Wednesday, August 10, 2011

Blood spills in water war - 4 farmers die in protest against urban drinking water project

Aug. 9: Four farmers were killed in police firing as a protracted farmers’ agitation against an urban water-supply project in Pune district turned violent on Tuesday afternoon.

Several farmers and 20 policemen were injured, two of them seriously. More than 300 protesters were rounded up.

A strong crackdown restored traffic on the blocked Pune-Mumbai expressway, Pune rural police said.

Around 1.30pm, more than 400 villagers, agitating for years against an urban water supply project they fear will divert water meant for farming, clashed with police. Encircled by the mob, a police officer opened fire, the superintendent of police (Pune rural) Sandeep Karnik said.

“We fired in self-defence,” he said. “There was unfortunately no option…. When our men pleaded with them to disperse and lift their blockade, some of them pelted them with stones from behind.”

The dead, who include a woman, have been identified as Moreshwar Sopan Sathe, 40, Shyam Waghu Tupe, 40, Maruti Barku Khirode, 35, and Kantabai Ankush Thakar, 45.

Karnik said an inspector and an additional SP were among the policemen injured.

The farmers of Gahunje village, 40km from Pune, have been opposed to the project since 2008 when work on it started. They stepped up their resistance recently when it emerged the authorities had been working silently on the project that will ensure 24-hour drinking water supply to urban dwellers under a civic body run by Sharad Pawar’s Nationalist Congress Party.

The project of the Pimpri and Chinchwad Municipal Corporation (PCMC), two industrial townships near Pune, is one of the pet ventures of Pawar’s nephew and deputy chief minister Ajit Pawar. It envisages laying two underground pipelines from the Pavna dam to the PCMC water pumping station. The civic body goes to the polls next year and Ajit wants to showcase the project as a trophy in a bid to retain power. The Congress, an ally of the NCP in the ruling coalition, is a bitter rival in the municipal corporation.

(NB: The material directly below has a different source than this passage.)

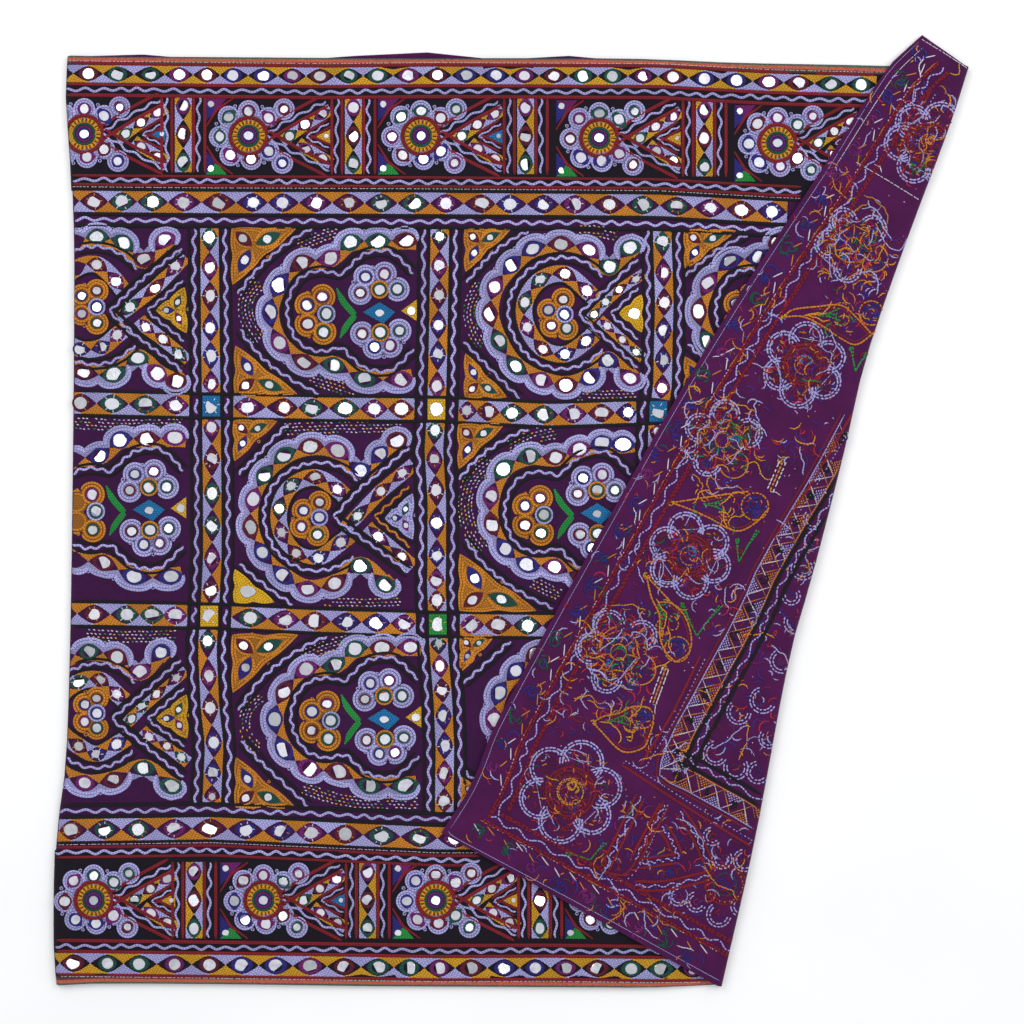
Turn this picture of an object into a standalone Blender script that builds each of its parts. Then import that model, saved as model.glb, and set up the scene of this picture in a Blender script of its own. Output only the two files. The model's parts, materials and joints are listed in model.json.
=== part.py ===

The farmers, most of them loyalists of the local BJP legislator, are also opposed to giving land for pipelines and are upset the matter of compensation is hanging fire, though their anger is more about the diversion of irrigation water.

For the last couple of years, Maharashtra has been witnessing violent protests against diversion of irrigation water for industry and urban drinking water purposes.

The police said the BJP legislator, Sanjay Bhegade, had addressed a meeting of the farmers this morning and led a march on the construction site where the protesters allegedly smashed equipment and tried to torch government vehicles. They later blocked the Mumbai-Pune expressway.

The firing rocked the Assembly, where the Sena-BJP combine stalled proceedings demanding an explanation.

Home minister R.R. Patil, who is from the NCP, justified the firing and said it was in “self-defence”. Pune collector Vikas Deshmukh has ordered a judicial probe into the firing.

Mandar Sathe of Pune-based NGO Prayas said the project would hit agriculture in the area as much of the land, irrigated by the Pavna river, is used for multi-crop farming. “Farmers have been lifting the water from the Pavna for generations. It is a prosperous sugar belt,” he said.

Others feared losing their plots. “Some of us will lose land but everyone’s farming will be affected…. We won’t allow this project,” said Balasaheb Pingale of the BJP-affiliated Bharatiya Kisan Sangh.